Wie man es auch dreht und wendet: Die Zustimmung der breiten Öffentlichkeit zu den ausufernden Betriebsversammlungen und Streiks des Bordpersonals von Austrian Airlines ist mehr als enden wollend bzw. so gut wie nicht mehr spürbar. Ebenso sieht es mit dem Verständnis für die Gehaltsforderungen der Pilot:innen und Flugbegleiter:innen aus. Dass trotzdem nicht lockergelassen wird, hat unterschiedlichste Gründe und zeigt, wie verfahren die Situation mittlerweile ist. Und zwar auf beiden Seiten. „Man sollte die Verhandlungsteams auswechseln“, meinte dazu ein Insider.

Als problematisch erscheint zudem, dass hier Birnen und Äpfel in einen Topf geworfen werden. Während das auf Langstecken eingesetzte Bordpersonal auf mehr als ausreichend Erholungszeiten kommt, sieht es bei jenem auf der Kurzstrecke anders aus. Es macht eben einen gewaltigen Unterschied, ob 50 Minuten nach Klagenfurt oder 1 Stunde 10 Minuten nach Kosice geflogen wird bzw. fast zehnmal so lange nach Washington oder noch länger nach Shanghai.

Beklagt wird oft die Arroganz der Konzernmutter Lufthansa. Doch Hand aufs Herz: Legte Austrian Airlines seinerzeit eine andere Haltungsweise an den Tag, als es um die damalige Tochter Tyrolean ging? Von Lauda Air ganz zu schweigen.

Fest steht, dass die Forderungen von Gewerkschaft und Betriebsrat massiv überzogen sind.

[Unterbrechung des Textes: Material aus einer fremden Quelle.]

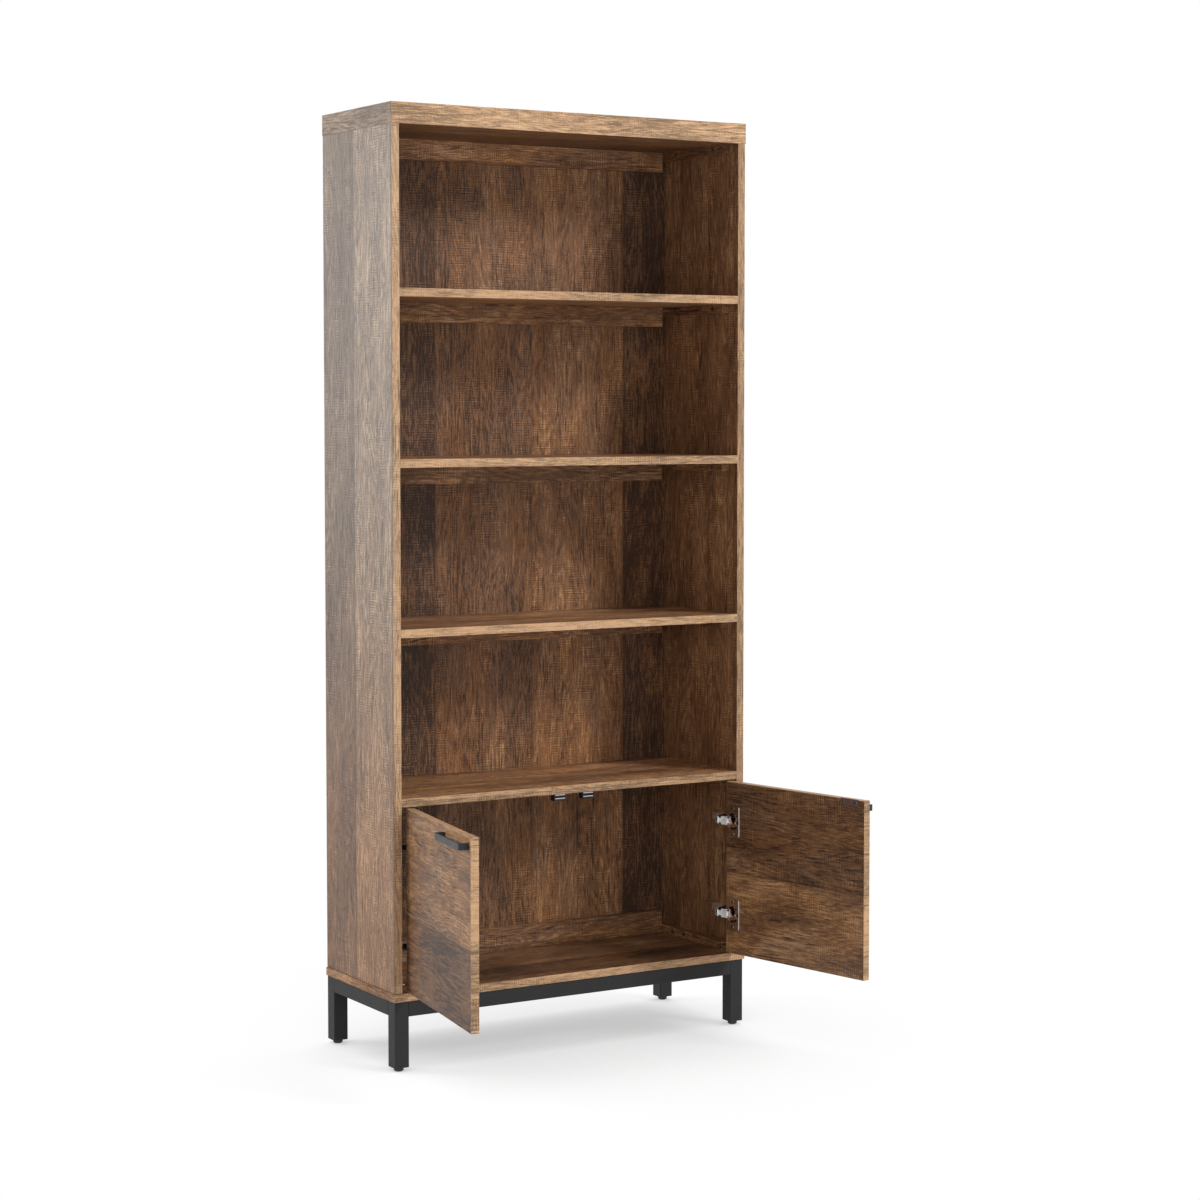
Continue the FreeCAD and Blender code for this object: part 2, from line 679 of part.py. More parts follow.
def build_carcass():
    """Boards, back and rails, cut for whatever passes into them."""
    dowels = dowel_set(BORE_FIT, DOWEL_BORE_ROOM)
    groove = back_slab(GROOVE_DEPTH, FIT)
    nodes["top_board"] = top_board().cut(dowels + [groove])
    nodes["bottom_board"] = bottom_board().cut(dowels + [groove])
    for side in SIDES:
        nodes[side + "_side_panel"] = side_panel(side).cut(dowels + [groove])
    nodes["back_panel"] = back_slab(GROOVE_DEPTH - GROOVE_ROOM, 0.0)
    nodes["dowels"] = dowel_set()
    for name, bottom in zip(SHELF_NAMES, SHELF_BOTTOMS):
        nodes[name] = shelf(bottom)
        nodes[name + "_back_rail"] = back_rail((bottom - RAIL_HEIGHT, bottom))
    nodes["top_back_rail"] = back_rail((TOP_BOTTOM - RAIL_HEIGHT, TOP_BOTTOM))
    nodes["floor_back_rail"] = back_rail((FLOOR_TOP, FLOOR_TOP + FLOOR_RAIL_HEIGHT))


def write_nodes():
    """One STEP file for each node, as a compound where a node is several solids."""
    for name, shape in sorted(nodes.items()):
        if isinstance(shape, list):
            shape = Part.makeCompound(shape)
        shape.exportStep("parts/" + name + ".step")


def main():
    build_carcass()
    build_cleats()
    build_base()
    build_doors()
    build_catches()
    write_nodes()


main()
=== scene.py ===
import json
import math

import bmesh
import bpy
from mathutils import Matrix, Vector


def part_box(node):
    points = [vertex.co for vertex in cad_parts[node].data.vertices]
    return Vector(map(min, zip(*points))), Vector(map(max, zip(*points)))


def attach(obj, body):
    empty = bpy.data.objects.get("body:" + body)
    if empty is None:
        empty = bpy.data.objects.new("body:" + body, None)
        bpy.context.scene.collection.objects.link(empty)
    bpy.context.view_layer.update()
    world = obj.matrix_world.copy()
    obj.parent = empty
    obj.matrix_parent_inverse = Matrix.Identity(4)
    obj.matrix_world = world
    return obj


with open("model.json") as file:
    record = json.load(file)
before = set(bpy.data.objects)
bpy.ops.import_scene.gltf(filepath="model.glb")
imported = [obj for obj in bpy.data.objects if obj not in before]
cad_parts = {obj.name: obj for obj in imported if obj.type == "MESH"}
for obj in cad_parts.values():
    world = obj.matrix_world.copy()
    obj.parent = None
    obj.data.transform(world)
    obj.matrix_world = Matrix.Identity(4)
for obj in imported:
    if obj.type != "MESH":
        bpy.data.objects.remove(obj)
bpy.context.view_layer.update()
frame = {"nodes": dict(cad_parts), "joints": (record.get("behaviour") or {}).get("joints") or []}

bl_info = {
    "name": "Bookcase with cabinet doors",
    "version": (1, 0, 0),
    "blender": (4, 5, 0),
    "location": "View3D > Sidebar > Bookcase",
    "description": "Finishes, screws and stage for a bookcase with cabinet doors",
    "category": "Object",
}

MM = 0.001
SIDES = ("left", "right")
# From the bottom up, each with a pair of cleats and a rail at the back.
LEVELS = ("floor", "cabinet_shelf", "lower_shelf", "middle_shelf", "upper_shelf", "top")
BOARD = 16 * MM             # thickness of the boards, the doors and the cleats
INNER_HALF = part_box("right_side_panel")[0].x
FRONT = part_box("right_side_panel")[0].y
JOINTS = {joint["name"]: joint for joint in frame["joints"]}

# A link turns this much for each turn of its door, so the door joint, which is
# counted from the link, has the sum of both in its range.
LINK_TURN = 0.531
# With the door closed: how far a cup's pin and centre lie inboard of the side panel,
# and how far the pin lies in front of the carcass.
CUP_PIN = (9.5 * MM, -12.5 * MM)
CUP_CENTRE = 23 * MM
HINGE_HEIGHTS = (233.5 * MM, 423.5 * MM)
FLANGE_HIGHLIGHT = 1.8 * MM     # width of the painted highlight, a pale edge, along a cup flange's free side
CUP_MOUTH = 0.5 * MM        # how deep in the door the inside of a cup starts, where its painted shade begins

# Where the screws stand: on the cleats from front to back, on the plates behind the
# front edge of the carcass, elsewhere to both sides of the middle of the fitting.
CLEAT_SCREWS = (-80 * MM, 60 * MM)
FLOOR_CLEAT_SCREWS = (-118 * MM, 24 * MM, 67 * MM)
PLATE_SCREWS = (37 * MM, 69 * MM)
FLANGE_SCREWS = (-26 * MM, 26 * MM)
STRIKE_SCREWS = (-15.7 * MM, 15.7 * MM)
CATCH_SCREWS = (-19.5 * MM, 19.5 * MM)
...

Sie reichen überdies weit über die wirtschaftliche Leistungsfähigkeit des österreichischen Flag Carriers hinaus. Ihn mit der Konzernmutter Lufthansa zu vergleichen oder gar mit der Ertragsperle Swiss, erscheint mehr als fragwürdig. Ein Blick auf den Anteil der Premium-Passagiere an den Flughäfen Frankfurt, München und Zürich im Vergleich zu Wien genügt, um sich die enormen Unterschiede vor Augen zu halten.

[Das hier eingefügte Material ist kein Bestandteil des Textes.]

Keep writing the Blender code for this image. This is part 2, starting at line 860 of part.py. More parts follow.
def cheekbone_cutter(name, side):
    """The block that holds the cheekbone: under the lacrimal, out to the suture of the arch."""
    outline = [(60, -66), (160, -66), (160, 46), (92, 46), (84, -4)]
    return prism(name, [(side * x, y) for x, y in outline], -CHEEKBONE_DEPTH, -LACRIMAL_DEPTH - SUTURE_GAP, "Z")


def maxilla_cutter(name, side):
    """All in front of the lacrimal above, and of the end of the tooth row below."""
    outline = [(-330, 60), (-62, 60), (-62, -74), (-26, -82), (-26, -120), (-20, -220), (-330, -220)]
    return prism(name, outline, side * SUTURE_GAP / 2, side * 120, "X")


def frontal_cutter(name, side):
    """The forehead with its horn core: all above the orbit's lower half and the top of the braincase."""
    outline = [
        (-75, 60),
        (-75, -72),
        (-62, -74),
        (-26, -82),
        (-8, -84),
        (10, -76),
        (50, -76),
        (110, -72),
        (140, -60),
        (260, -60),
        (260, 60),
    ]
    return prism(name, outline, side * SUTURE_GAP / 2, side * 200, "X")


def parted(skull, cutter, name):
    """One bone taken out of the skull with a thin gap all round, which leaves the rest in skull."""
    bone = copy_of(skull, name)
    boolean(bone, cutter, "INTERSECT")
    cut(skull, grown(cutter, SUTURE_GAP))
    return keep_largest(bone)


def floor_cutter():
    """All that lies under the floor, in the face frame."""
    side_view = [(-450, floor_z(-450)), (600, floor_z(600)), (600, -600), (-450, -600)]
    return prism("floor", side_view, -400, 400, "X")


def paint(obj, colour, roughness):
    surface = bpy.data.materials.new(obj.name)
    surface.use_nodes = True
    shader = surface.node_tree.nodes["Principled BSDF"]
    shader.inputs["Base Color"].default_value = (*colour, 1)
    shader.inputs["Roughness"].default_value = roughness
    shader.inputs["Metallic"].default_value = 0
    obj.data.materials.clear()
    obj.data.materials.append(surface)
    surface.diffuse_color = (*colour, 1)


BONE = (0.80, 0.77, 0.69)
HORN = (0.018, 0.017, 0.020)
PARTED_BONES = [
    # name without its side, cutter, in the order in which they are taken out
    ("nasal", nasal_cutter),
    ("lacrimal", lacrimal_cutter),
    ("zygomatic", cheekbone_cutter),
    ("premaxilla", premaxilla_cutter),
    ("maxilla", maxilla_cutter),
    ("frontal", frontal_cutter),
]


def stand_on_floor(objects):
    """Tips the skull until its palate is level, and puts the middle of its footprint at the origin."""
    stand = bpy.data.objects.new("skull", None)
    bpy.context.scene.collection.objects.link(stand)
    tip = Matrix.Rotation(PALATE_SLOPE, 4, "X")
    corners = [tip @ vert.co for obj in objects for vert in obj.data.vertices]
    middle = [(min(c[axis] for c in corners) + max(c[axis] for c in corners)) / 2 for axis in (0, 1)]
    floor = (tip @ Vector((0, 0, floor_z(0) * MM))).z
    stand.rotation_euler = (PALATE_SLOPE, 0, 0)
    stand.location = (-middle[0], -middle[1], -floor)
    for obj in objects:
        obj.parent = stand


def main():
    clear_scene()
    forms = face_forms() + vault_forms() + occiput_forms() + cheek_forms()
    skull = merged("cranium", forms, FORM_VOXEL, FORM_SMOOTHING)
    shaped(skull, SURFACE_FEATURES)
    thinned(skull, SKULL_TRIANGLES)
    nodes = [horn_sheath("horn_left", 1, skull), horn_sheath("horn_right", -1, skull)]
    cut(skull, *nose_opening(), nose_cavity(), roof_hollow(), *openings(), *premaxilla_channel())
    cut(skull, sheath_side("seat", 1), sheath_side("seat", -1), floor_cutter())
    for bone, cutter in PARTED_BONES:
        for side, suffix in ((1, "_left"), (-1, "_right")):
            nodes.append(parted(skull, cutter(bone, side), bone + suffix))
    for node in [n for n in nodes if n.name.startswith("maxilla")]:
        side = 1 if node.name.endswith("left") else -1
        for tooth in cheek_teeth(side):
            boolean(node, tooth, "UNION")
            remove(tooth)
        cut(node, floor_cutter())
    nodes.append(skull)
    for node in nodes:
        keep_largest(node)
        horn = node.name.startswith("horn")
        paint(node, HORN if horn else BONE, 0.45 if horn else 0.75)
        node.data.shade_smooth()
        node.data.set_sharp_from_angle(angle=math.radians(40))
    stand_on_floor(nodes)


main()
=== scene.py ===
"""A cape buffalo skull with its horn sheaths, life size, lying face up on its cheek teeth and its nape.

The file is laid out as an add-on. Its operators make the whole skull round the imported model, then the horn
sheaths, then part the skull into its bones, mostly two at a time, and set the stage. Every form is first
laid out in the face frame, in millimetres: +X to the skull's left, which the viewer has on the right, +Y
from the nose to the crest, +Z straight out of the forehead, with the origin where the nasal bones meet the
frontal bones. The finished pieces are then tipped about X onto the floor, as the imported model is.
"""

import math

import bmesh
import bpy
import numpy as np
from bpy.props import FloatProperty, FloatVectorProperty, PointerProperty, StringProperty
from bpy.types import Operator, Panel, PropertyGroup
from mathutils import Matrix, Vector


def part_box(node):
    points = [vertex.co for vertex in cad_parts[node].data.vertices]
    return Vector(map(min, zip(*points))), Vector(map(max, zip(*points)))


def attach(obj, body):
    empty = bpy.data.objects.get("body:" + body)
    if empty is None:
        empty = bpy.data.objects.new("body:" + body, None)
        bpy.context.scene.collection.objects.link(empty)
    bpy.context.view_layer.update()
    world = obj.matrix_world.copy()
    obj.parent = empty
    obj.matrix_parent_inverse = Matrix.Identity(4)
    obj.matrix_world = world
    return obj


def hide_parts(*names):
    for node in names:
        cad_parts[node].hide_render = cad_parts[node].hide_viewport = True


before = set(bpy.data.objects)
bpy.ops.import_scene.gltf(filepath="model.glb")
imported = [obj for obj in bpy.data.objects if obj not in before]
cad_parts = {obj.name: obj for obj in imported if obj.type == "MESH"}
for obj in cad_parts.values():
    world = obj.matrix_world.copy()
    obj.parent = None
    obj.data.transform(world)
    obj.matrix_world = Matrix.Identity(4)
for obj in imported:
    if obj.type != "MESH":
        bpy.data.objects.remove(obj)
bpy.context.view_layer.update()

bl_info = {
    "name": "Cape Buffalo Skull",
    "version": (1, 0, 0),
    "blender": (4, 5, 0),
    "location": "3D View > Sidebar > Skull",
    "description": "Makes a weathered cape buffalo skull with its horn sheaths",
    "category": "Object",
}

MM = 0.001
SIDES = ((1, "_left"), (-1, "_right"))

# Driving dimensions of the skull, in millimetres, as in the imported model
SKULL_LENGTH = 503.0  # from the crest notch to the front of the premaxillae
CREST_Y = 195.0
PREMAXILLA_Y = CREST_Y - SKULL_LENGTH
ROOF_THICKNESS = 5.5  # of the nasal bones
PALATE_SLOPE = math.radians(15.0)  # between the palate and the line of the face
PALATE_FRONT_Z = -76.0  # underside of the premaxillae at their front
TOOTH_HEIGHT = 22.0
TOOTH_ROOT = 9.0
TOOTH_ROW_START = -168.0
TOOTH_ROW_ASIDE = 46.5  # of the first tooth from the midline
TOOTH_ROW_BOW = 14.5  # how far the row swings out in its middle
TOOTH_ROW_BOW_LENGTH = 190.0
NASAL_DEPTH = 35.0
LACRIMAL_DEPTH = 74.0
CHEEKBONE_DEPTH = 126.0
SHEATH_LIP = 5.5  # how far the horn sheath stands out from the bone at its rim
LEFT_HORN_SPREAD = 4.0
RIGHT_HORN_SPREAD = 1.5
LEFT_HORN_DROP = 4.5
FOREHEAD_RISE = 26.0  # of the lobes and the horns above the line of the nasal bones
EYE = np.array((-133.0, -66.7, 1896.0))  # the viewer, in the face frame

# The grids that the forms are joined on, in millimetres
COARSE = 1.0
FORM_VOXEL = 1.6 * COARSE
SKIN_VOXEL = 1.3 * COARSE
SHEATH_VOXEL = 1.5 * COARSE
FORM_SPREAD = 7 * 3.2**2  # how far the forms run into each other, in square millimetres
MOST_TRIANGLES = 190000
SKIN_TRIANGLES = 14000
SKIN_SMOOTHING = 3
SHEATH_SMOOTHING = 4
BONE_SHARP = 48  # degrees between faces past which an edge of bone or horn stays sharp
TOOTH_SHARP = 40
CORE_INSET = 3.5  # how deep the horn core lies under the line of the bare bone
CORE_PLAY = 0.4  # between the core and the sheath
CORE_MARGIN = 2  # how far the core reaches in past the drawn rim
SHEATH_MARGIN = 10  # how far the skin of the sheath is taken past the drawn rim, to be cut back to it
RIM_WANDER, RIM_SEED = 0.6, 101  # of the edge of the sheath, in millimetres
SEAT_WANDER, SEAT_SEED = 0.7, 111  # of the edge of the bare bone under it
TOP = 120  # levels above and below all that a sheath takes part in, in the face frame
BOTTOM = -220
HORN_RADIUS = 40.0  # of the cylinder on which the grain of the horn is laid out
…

Ebenso verhält es sich mit dem Anteil der Low Cost Carrier: In Wien liegt er aktuell bei rund 30 %. Von allen Konzern-Töchtern haben jene an der Donau und in Brüssel am intensivsten an der Billig-Airline-Konkurrenz zu kiefeln, weshalb Lufthansa sowohl für Brussels als auch für Austrian Airlines in ihrem Geschäftsbericht festhält, dass beide zwar den Netzwerk-Carriern des Konzerns zugerechnet werden, aber ihr Fokus auf niedrigen Kosten gerichtet bleiben muss, um im Wettbewerb mit Low-Cost-Carriern bestehen zu können.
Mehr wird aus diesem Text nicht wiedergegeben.